Batam | Mitramabesnews.id - Aliansi Mahasiswa Hukum Kota Batam yang terdiri dari mahasiswa ilmu hukum universitas Riau kepulauan dan mahasiswa universitas putera batam melaporkan anggota DPRD Kepri, Lik Khai, ke Polda Kepri atas dugaan keterlibatannya dalam penimbunan Daerah Aliran Sungai atau DAS di kota batam, pada Kamis 10 April 2025.
Jamaludin Salah satu anggota aliansi yang juga Mahasiswa Hukum Universitas Riau Kepulauan mengatakan, laporan tersebut sebagai gerakan moral setelah melihat pemberitaan media yang menyebutkan adanya instruksi dari Lik Khai kepada operator alat berat untuk melakukan penimbunan.
“Kalau kita lihat di pemberitaan, bahkan pengakuan dari operator alat berat, disebutkan bahwa ada instruksi langsung dari Lik Khai untuk melakukan penimbunan.
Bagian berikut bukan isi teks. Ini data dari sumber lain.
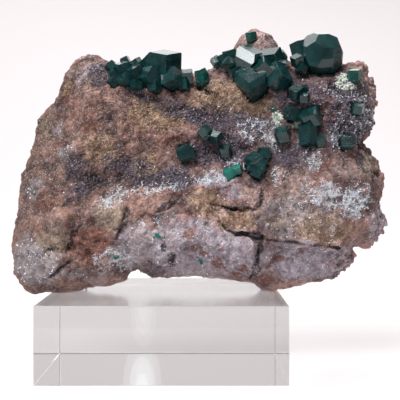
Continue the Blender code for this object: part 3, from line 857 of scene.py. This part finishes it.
@dataclass
class Stone:
    """The matrix: the CAD stone remeshed finely, roughened, grooved and given its mineral zones."""

    voxel: float = 0.44
    skin: float = 0.12
    back_start: float = 3.0
    back_keep: float = 0.3
    rim_start: float = 52.0
    rim_fray: float = 1.5
    rim_bite: float = 0.12
    lumps: tuple[tuple[str, float, float], ...] = (
        ("broken", 8.0, 3.2), ("knobbly", 2.8, 1.9), ("gritty", 1.0, 0.6))

    def build(self) -> Object:
        """Make the stone.

        Returns:
            The finished piece.
        """
        piece = copy_of_node("matrix", "rough_stone")
        apply_modifier(piece, "REMESH", mode="VOXEL", voxel_size=self.voxel * MM)
        for name, size, depth in self.lumps:
            self._roughen(piece, name, size, depth)
        self._fray_rim(piece)
        self._cut_grooves(piece)
        self._thin_back(piece)
        self._mark_zones(piece)
        piece.data.shade_smooth()
        piece.data.materials.append(StoneFinish().material())
        hand_over(piece, Slot.STONE, "matrix")
        return piece

    def _roughen(self, piece: Object, name: str, size: float, depth: float) -> None:
        """Push the surface in and out by seeded noise.

        Args:
            piece: The stone.
            name: The noise's name.
            size: Its feature size in mm.
            depth: How far it moves the surface in all, in mm.
        """
        texture = bpy.data.textures.new(name, "CLOUDS")
        texture.noise_scale = size * MM
        texture.noise_depth = 2
        texture.noise_basis = "IMPROVED_PERLIN"
        apply_modifier(
            piece, "DISPLACE", texture=texture, texture_coords="LOCAL", strength=depth * MM,
            mid_level=0.5 - self.skin / depth / len(self.lumps))

    def _fray_rim(self, piece: Object) -> None:
        """Break up the right rim, which is rougher than the rest.

        Args:
            piece: The stone.
        """
        places = vertex_places(piece.data)
        near_rim = eased((places[:, 0] - self.rim_start) / 10.0)
        rough = near_rim * eased((11.0 - np.abs(places[:, 1])) / 5.0)
        shown = np.flatnonzero(rough)
        teeth = wander(places[shown], 2.4, 11.0)[:, 0]
        crumbs = 0.5 * wander(places[shown], 1.1, 12.0)[:, 1]
        push = self.rim_fray * rough[shown] * (teeth + crumbs - self.rim_bite)
        places[shown] += vertex_normals(piece.data)[shown] * push[:, None]
        move_vertices(piece.data, places)

    def _cut_grooves(self, piece: Object) -> None:
        """Sink the thin dark lines into the crystal side.

        Args:
            piece: The stone.
        """
        places = vertex_places(piece.data)
        normals = vertex_normals(piece.data)
        frayed = places + 0.5 * wander(places, 1.6, 3.0)
        facing = eased((2.0 - places[:, 1]) / 6.0)
        for groove in GROOVES:
            sunk = groove.depth * groove.at(frayed) * facing
            places -= normals * sunk[:, None]
        move_vertices(piece.data, places)

    def _thin_back(self, piece: Object) -> None:
        """Use fewer triangles on the broken back, which has no fine detail.

        Args:
            piece: The stone.
        """
        places = vertex_places(piece.data)
        group = piece.vertex_groups.new(name="back")
        group.add([int(i) for i in np.flatnonzero(places[:, 1] > self.back_start)], 1.0, "REPLACE")
        apply_modifier(
            piece, "DECIMATE", ratio=self.back_keep, vertex_group="back", vertex_group_factor=10.0)
        piece.vertex_groups.clear()

    def _mark_zones(self, piece: Object) -> None:
        """Write each zone's strength at every vertex.

        Args:
            piece: The stone.
        """
        places = vertex_places(piece.data)
        frayed = places + 2.4 * wander(places, 6.0, 1.0) + 0.9 * wander(places, 1.7, 2.0)
        facing = eased((9.0 - places[:, 1]) / 9.0)
        broad = wander(places, 14.0, 8.0)
        behind = dict(zip((Zone.PALE, Zone.RUST, Zone.TAN, Zone.PURPLE), (*broad.T, -broad[:, 0])))
        for zone in Zone:
            strength = np.zeros(len(places))
            for row in PATCHES[zone]:
                strength = np.maximum(strength, Patch(*row).at(frayed))
            strength *= facing
            if zone in behind:
                strength = np.maximum(strength, (1.0 - facing) * eased(behind[zone] * 2.2 - 0.2))
            # The grooves get the dark colour as painted shade.
            if zone is Zone.DARK:
                for groove in GROOVES:
                    strength = np.maximum(strength, groove.at(frayed, 0.9) * facing)
            add_attribute(piece, zone.value, strength)
        # The relief sets the painted shade in the hollows and painted light on the knobs of the stone's
        # colour.
        add_attribute(piece, "relief", relief(piece.data, 4) + 0.45 * relief(piece.data, 30))


def add_attribute(piece: Object, name: str, values: np.ndarray) -> None:
    """Give every vertex of a piece a number, kept under the attribute's name."""
    attribute = piece.data.attributes.new(name, "FLOAT", "POINT")
    attribute.data.foreach_set("value", values.astype(np.float32))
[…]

Itu diperkuat juga oleh pernyataan Dinas Bina Marga,” kata Jamaludin
Dalam keterangannya dia menambahkan, aktivitas yang seharusnya merupakan normalisasi justru berujung pada penimbunan. Menurutnya, hal ini bisa dijerat hukum.
“Kalau merujuk pada hukum pidana Indonesia, ada istilah Doen plegen, di mana pelaku utama bisa saja bersembunyi di balik pion-pion atau dibalik layar. Dalam Pasal 55 Ayat 1 KUHP, pelaku yang memberi perintah bisa dipidana setara dengan pelaku utama,” paparnya
Dalam laporan yang berbentuk Legal Opinion (LO) Tersebut, aliansi telah mendatangi SPKT Polda Kepri dan menyerahkan LO terkait dugaan pelanggaran tersebut. Namun mereka mengaku belum menerima tanda bukti penerimaan laporan.
“Kita akan kembali besok untuk meminta kertas yang seharusnya kami terima sebagai bukti bahwa kami telah melaporkan Lik Khai terkait Tindak Pidana Lingkungan Hidup,” kata Jamaludin.
Sementara itu, mahasiswa Hukum dari Universitas Putera Batam, Hidayatudin meminta agar Polda Kepri bersikap transparan dan menindaklanjuti laporan ini secara tuntas.
“Kami minta jangan tebang pilih. Usut semua oknum yang terlibat dalam dugaan perusakan lingkungan tersebut,” ujarnya
Lebih lanjut dayat mengatakan, semua orang sama dihadapan hukum tanpa melihat kekuasaan dan jabatan seseorang.
“asas equality before the law yang menegaskan setiap orang, tanpa terkecuali memiliki kedudukan yang sama dihadapan hukum sebagai fondasi dalam penegakan hukum untuk menjamin keadilan” tegas hidayatuddin
Sementara itu, Menanggapi bantahan Lik Khai dan tim kuasa hukumnya yang menyebut aktivitas itu adalah normalisasi, bukan penimbunan, Jamaludin menilai perlu ada kejelasan dan pengkajian ulang secara objektif.
“Kalau disebut normalisasi, kenapa lebar sungai yang tadinya 25 meter sekarang tinggal 5 meter? Itu bukti nyata bahwa ada penimbunan. Bahkan Pasal 69 ayat 1 UU Nomor 26 Tahun 2007 sudah tegas melarang aktivitas yang mengganggu kondisi tata air daerah aliran sungai,” katanya
Aliansi menyebutkan bahwa seluruh dokumen dan pasal-pasal terkait telah mereka lampirkan dalam laporan kepada Polda Kepri untuk diproses lebih lanjut.